- **EXERCISE**: Where a line of the material contains the string "return", copy that line.

** Begin RECORDS FOR THIS TASK **

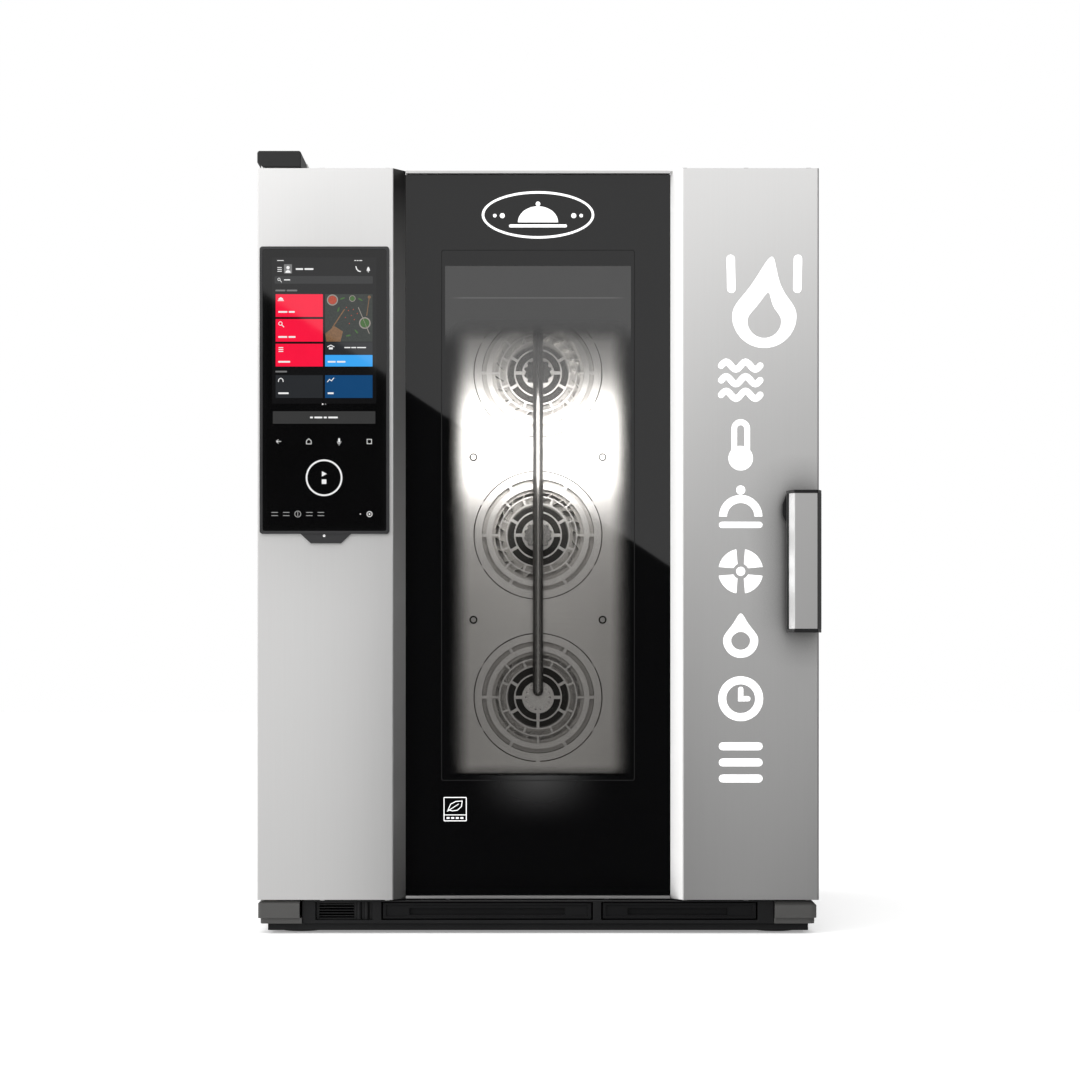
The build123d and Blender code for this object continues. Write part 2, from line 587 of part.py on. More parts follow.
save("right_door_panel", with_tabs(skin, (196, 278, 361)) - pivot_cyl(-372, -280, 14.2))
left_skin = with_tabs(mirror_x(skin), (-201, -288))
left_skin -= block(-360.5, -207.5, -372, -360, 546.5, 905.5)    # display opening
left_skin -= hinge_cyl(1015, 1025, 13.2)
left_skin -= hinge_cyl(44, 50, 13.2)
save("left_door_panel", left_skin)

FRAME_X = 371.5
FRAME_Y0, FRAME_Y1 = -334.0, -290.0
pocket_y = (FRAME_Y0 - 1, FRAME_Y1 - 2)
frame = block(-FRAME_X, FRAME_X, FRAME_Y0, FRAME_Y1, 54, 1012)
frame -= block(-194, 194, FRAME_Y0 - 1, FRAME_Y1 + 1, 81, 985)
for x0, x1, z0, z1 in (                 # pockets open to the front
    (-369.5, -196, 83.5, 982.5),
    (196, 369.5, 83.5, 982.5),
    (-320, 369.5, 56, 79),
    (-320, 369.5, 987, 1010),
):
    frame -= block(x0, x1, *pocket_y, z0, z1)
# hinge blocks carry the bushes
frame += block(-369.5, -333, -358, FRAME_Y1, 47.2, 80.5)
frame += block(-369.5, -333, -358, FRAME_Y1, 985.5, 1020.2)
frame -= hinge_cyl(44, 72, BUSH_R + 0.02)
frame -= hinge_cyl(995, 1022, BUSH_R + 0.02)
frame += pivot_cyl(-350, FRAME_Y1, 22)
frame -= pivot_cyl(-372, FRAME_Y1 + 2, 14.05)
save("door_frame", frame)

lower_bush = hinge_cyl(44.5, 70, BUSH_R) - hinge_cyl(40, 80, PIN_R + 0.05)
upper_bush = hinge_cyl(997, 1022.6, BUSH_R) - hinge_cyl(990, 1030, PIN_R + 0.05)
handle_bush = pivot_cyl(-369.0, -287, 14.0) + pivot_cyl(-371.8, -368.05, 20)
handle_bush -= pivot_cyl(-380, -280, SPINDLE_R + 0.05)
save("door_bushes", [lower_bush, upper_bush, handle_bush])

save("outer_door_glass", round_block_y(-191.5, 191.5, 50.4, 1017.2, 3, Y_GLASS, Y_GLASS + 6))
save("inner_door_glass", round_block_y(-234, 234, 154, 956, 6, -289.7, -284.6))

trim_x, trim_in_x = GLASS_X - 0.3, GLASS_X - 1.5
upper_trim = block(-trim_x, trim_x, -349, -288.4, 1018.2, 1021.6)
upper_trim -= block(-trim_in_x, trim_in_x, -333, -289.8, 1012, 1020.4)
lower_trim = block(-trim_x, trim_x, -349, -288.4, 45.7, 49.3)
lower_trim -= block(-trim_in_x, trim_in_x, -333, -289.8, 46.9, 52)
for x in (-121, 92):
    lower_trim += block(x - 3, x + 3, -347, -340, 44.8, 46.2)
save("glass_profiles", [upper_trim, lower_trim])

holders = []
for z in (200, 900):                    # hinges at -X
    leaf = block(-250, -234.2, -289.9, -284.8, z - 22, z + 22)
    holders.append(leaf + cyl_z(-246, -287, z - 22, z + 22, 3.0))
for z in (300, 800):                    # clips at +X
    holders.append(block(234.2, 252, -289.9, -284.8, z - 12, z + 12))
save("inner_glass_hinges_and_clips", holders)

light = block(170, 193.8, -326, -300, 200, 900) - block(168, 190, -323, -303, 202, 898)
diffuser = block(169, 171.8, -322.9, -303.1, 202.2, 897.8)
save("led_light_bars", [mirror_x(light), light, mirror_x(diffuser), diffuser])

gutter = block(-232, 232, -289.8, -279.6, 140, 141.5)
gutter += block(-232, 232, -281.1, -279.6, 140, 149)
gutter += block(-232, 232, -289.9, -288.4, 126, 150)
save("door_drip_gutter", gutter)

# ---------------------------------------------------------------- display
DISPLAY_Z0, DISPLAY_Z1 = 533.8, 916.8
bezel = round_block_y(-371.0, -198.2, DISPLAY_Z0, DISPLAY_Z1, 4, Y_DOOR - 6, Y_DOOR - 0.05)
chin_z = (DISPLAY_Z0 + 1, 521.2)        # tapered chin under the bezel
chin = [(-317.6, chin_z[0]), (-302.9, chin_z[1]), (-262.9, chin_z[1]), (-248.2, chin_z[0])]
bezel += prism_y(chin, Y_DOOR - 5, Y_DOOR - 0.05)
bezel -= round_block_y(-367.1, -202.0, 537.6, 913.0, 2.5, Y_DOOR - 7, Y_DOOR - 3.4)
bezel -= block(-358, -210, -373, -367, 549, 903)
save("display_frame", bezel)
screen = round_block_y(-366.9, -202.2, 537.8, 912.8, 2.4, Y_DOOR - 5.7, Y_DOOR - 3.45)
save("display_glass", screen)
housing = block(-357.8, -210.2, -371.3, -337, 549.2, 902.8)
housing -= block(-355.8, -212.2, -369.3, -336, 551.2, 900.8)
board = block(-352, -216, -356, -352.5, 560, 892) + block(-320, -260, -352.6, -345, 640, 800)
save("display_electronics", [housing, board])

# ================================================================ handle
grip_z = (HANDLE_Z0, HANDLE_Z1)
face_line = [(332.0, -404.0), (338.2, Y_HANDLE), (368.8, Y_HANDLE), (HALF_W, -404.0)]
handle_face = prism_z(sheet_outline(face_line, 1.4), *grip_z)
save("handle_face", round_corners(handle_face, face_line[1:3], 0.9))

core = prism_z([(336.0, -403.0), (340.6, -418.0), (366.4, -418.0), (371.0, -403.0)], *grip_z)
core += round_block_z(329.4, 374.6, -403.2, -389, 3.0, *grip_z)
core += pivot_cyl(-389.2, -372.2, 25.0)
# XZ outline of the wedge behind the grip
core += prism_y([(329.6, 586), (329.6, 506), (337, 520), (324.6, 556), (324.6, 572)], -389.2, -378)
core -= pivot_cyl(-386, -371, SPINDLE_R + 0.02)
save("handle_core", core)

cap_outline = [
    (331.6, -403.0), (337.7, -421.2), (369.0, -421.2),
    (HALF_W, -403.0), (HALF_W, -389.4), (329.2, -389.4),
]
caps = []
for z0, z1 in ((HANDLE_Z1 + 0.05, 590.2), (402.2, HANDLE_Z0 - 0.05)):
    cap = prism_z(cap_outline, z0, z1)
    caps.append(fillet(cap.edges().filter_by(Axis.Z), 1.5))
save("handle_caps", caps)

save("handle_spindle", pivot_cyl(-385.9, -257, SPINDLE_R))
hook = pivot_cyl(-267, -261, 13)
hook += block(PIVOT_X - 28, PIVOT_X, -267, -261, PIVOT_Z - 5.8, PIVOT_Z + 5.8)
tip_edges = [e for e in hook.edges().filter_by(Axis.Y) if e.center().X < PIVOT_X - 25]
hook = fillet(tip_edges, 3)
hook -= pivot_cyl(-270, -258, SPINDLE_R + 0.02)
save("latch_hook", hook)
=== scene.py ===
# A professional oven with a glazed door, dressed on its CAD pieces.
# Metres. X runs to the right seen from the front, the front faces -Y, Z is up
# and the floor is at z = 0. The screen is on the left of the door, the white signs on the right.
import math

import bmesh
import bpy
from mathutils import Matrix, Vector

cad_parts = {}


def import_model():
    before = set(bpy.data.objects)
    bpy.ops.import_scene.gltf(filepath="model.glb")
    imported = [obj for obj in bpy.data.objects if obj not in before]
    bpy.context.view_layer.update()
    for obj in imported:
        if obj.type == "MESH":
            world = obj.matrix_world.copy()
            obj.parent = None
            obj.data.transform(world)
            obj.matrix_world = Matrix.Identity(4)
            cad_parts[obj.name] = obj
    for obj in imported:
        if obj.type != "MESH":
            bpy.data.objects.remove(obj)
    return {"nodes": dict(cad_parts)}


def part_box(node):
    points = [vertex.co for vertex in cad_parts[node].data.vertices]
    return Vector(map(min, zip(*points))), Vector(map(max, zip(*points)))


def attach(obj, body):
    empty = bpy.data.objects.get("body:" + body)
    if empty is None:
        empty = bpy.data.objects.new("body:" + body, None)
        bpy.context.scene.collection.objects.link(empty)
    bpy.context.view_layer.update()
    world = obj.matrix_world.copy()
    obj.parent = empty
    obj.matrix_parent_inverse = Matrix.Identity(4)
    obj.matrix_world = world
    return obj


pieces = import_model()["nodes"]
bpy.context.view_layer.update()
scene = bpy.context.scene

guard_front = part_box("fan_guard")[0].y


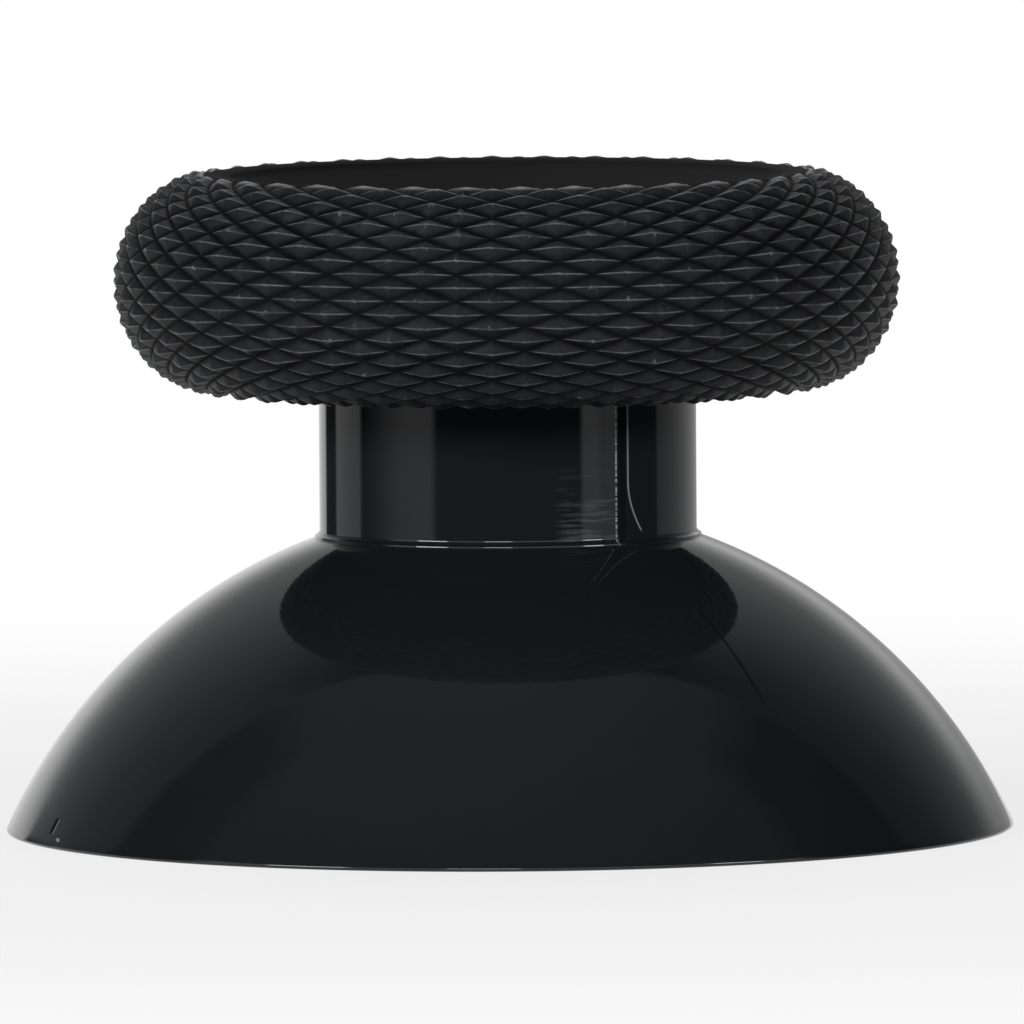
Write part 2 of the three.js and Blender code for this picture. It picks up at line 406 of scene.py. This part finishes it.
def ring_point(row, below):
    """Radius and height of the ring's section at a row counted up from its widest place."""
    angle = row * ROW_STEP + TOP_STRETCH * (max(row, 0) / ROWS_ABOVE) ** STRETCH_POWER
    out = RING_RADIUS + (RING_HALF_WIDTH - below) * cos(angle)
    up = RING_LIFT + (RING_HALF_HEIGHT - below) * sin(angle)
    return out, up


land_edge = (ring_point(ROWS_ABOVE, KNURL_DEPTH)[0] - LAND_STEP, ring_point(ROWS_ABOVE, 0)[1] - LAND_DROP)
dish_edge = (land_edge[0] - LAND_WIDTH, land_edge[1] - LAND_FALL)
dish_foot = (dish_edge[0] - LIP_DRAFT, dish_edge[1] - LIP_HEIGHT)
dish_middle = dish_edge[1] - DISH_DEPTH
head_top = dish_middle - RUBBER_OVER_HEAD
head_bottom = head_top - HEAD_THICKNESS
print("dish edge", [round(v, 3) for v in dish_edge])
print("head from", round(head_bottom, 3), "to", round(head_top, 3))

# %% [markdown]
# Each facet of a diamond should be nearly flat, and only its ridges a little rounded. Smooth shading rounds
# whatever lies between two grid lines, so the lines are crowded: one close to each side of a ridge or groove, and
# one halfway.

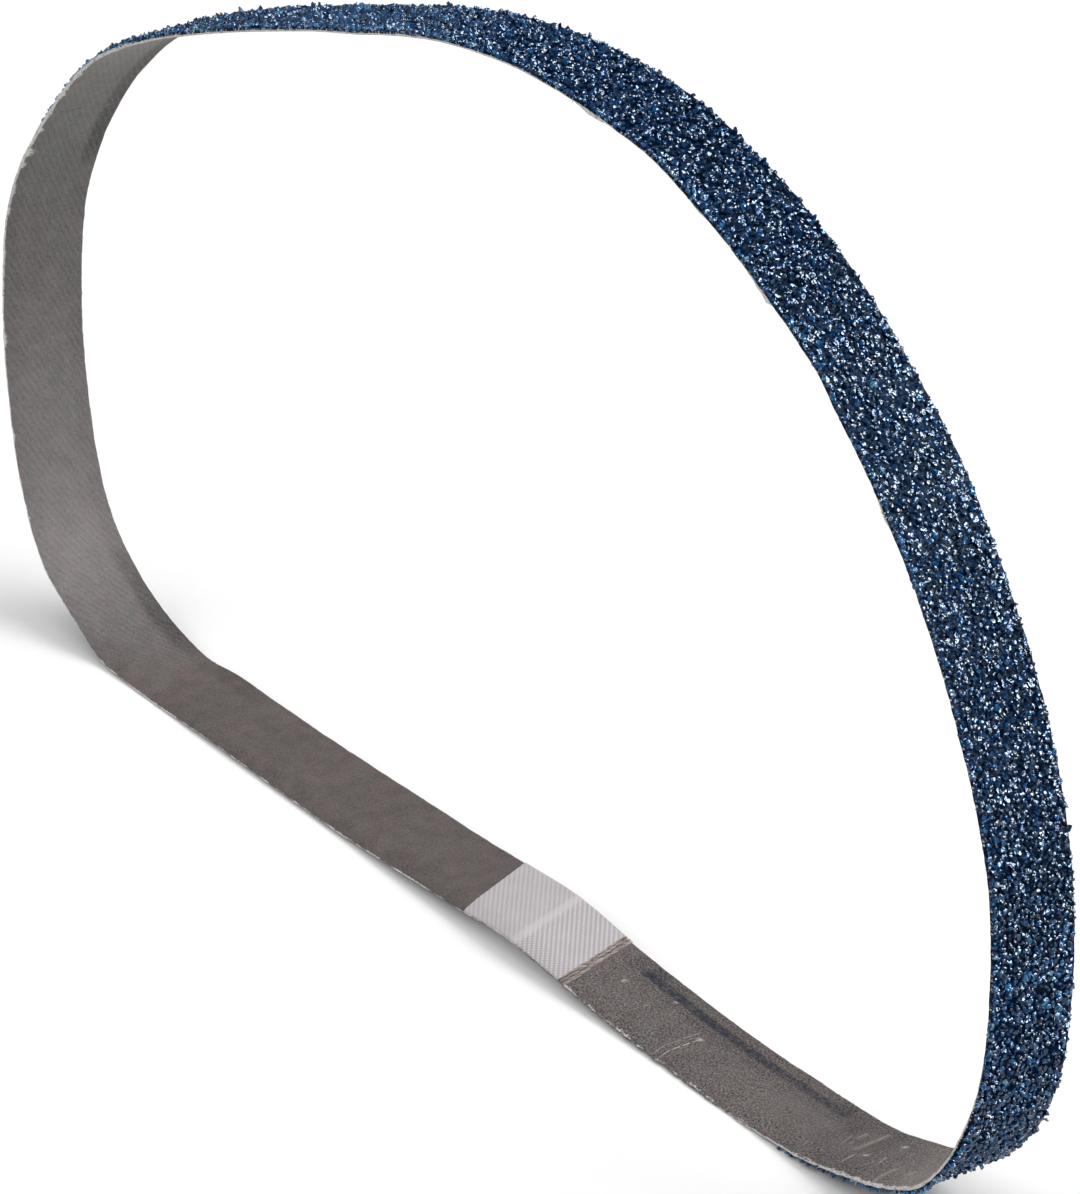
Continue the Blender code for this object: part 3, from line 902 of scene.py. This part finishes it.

** End RECORDS FOR THIS TASK **

- **RESPONSE**:
    return {"nodes": dict(cad_parts)}
    return Vector(map(min, zip(*points))), Vector(map(max, zip(*points)))
    return obj
    return out, up